Talking to a diplomat over dinner, they say they’re unconvinced Russia is even that interested in Georgia anymore. Moscow remains distracted, and the Russians have already achieved what they want to do – which is to terrify the ruling Georgian Dream party that they might invade again.
That’s not to say that the government doesn’t have reason to be wary of the Western promise. The deep will of most Georgians to join the EU, at least in theory, is beyond doubt. What is more contestable is the EU’s seriousness about letting them in. The bloc has long talked a good game, and Georgia did recently gain candidate status. But a sceptic would say the EU and Nato have never really been serious about the European periphery – just ask Ukraine.
There’s no doubt that the sudden hardline shift in the rhetoric and disposition of Georgian Dream, occurred at roughly the moment of Putin’s full invasion. They’re terrified of losing power, whether it be via ballot box or gun barrel. And deep down they don’t think Europe will be there for them when push comes to the hardest Russian shove.
Striking a balance between two powerful neighbours is hardly ignoble. The Finns perfected it and thereby protected their independence for the whole of the Cold War. But the Georgian government is not really attempting to strike a balance; instead, it has embraced the Kremlin model, as all those young people perched on parliament’s steps are keenly aware.
This is where the politics of conspiracy comes in. In a suburb of Tbilisi, I interviewed a man who had been subjected to appalling police violence only a few nights before. What was striking was that he didn’t find the violence itself shocking, but rather the apparent radicalisation of the police officers. As they beat him, he said, the officers screamed that he was a US shill, a “faggot”, a cipher of the “Global War Party”.

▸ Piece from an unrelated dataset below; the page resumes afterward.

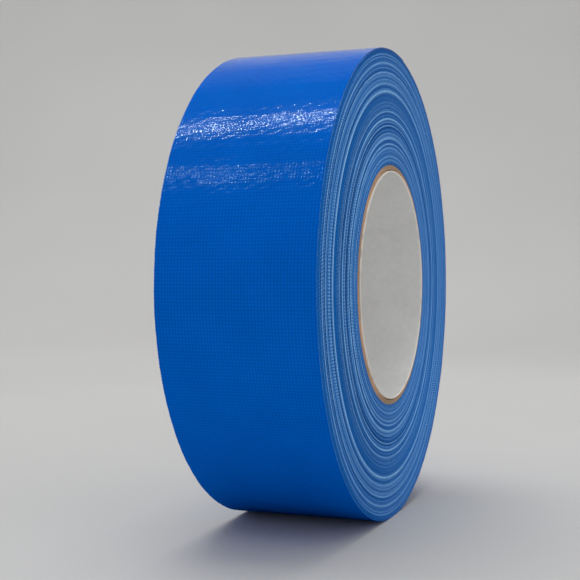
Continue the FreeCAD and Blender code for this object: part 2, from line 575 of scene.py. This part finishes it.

This Global War Party rhetoric is conspicuous. The government is making the case that the EU, the US and the protesters themselves are all victims of this shadowy force’s machinations. It also argues that this same force is responsible for the war in Ukraine. It is exactly the theory put forward by the Putin regime. As one Georgian journalist put it to me: “The government has gone mad, or at least, it sounds like they’ve gone mad.” I asked a senior Georgian Dream parliamentarian, Mariam Lashkhi — the chair of the foreign affairs committee, no less – who exactly the Global War Party was. She replied that Freemasons were probably involved. When I enquired as to who else, she said that we couldn’t know, and that that was the point.
Georgia is being pumped full of Russian disinformation of this kind, and the government is amplifying it. Thus the generational cleavage which is gripping Georgian politics is not simply a matter of youthful idealism vs world-weary pragmatism. Rather, it is about two competing versions of reality. Georgia’s younger generations, who have grown up after the USSR’s fall, have almost uniformly learned English at school. Their sources of information are primarily Western. As one protester put it to me: “We can see through the Russian bullshit.” Older, more culturally conservative parts of the Georgian population, upon whose support Georgian Dream relies, tend to speak Russian and are far more credulous when encountering fake propaganda stories on Facebook. This disinformation involves not only stories about global power politics but also socially conservative conspiracies about gender ideology and Western cultural liberalism seeking to undermine the traditional Georgian way of life.
This is why the political upheaval in Georgia is so complicated. It isn’t simply a case of a pro-Russian and pro-Europe schism in the population, as it was with Ukraine before 2014. The whole nation, for the most part, wants to join the EU, in theory. It is the type of accession that is contested. On our last day in Georgia we saw a very different face of the country. It was a rally for the “Day of the Family”, an event set up initially by the Georgian Orthodox Church and quickly converted by the government to a public holiday. Out were the conga lines, vuvuzelas and Gen-Z crowds; in were the older, rural voters and priests in Orthodox cassocks. This group were sanguine about the foreign agents law. They were more worried about maintaining their traditions.
Georgia remains a conservative state. Their fears are not so different from the anxieties that have shaped the politics of many post-Soviet successor states, from Viktor Orbán’s Hungary to Poland under the Law and Justice party. Georgian Dream is using this playbook: there is a cosmopolitan force coming to take your identity and way of life; only we can stop them.
The battle within Georgia is not so much whether its people want to be a European country or not, or a democracy or not, but whether they want to be a liberal or illiberal one. And on that, Georgia is far more divided than it appears. It is a division Georgian Dream hopes to exploit.